Das Finanzgericht Düsseldorf - Kammern in Köln -, an das der Bundesminister der Finanzen die Berufung abgegeben hatte, erklärte sich für örtlich unzuständig und verwies den Rechtsstreit an das Finanzgericht Stuttgart. Dieser Beschluß wurde unanfechtbar.
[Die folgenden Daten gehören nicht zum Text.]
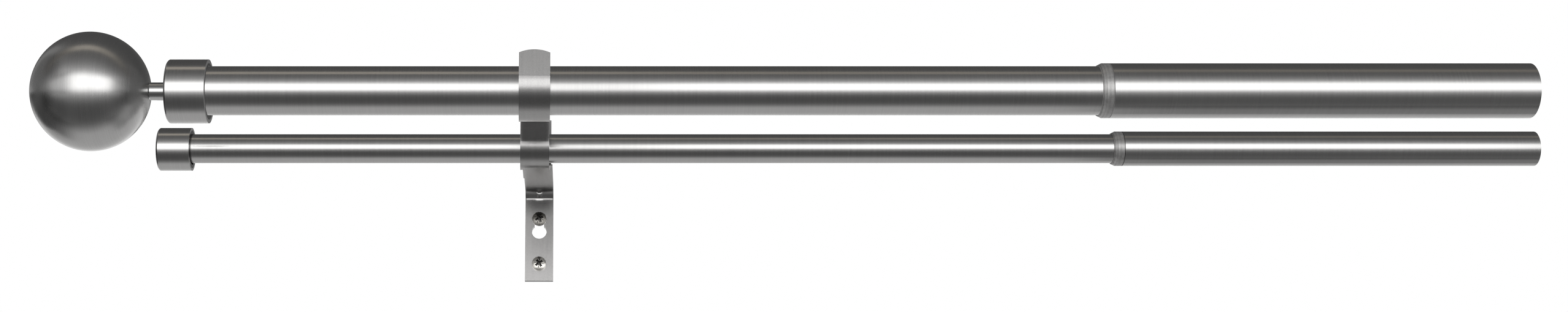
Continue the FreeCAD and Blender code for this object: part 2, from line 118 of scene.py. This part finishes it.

Im Laufe des Verfahrens vor dem Finanzgericht Stuttgart legte der Bundesminister der Finanzen Erklärungen der Finanzminister und Senatoren für Finanzen sämtlicher Bundesländer vor. Nach diesen Erklärungen sind die Festsetzungen der Steuerkurswerte sowie deren Bekanntmachung im Bundesanzeiger mit Zustimmung und im Auftrage der einzelnen Bundesländer erfolgt. Der Finanzminister von Baden- Württemberg wurde zum Verfahren zugezogen. Auch die Berufung hatte keinen Erfolg. Die Vorinstanz führt im wesentlichen aus: Zwar werde nach Art. 108 Abs. 3 GG die Vermögensteuer durch Landesbehörden verwaltet, wozu auch die Festsetzung von Steuerkurswerten gehöre. Sämtliche Länder hätten aber dem Verwaltungsakt des Bundesministers der Finanzen über die Festsetzung des Steuerkurswertes zugestimmt. Es sei nicht einzusehen, warum die Länder ihre Ermächtigung zum Erlaß eines solchen Verwaltungsaktes, der seit 1934 ohne jede Beanstandung vom Reichsminister der Finanzen bzw. vom Bundesminister der Finanzen ausgeübt worden sei und der durch Bundesgesetz ohne weiteres auch künftig dem Bundesminister der Finanzen zugewiesen werden könnte, nicht auf den Bundesminister der Finanzen sollten übertragen können. Im übrigen handele es sich hierbei lediglich um die Feststellung eines Wertes, der durch die von den Börsenvorständen ermittelten Kurswerte schon annähernd bestimmt sei. Auch würde die Feststellung des Landesfinanzministers immer nur zu einer Feststellung für das betreffende Land führen. Die Länder müßten daher ohnehin zur Erzielung einheitlicher Steuerkurswerte eine bestimmte Stelle damit beauftragen. Die Festsetzung des Steuerkurswertes sei entsprechend den gesetzlichen Vorschriften erfolgt. Außergewöhnliche Umstände, die den Börsenkurs beeinflußt hätten, lägen nicht vor. Der Börsenkurs sei auch ordnungsgemäß festgestellt worden. Der Gesetzgeber sei im übrigen stets berechtigt, tatsächliche Umstände - wie die von den Börsenvorständen festgestellten Kurswerte der Aktien - zum gesetzlichen Tatbestand zu erheben. Mache der Bundesminister der Finanzen von seinem Recht auf Festsetzung eines Steuerkurswertes Gebrauch, so sei kein Raum mehr für eine Bewertung solcher Aktien nach § 13 BewG.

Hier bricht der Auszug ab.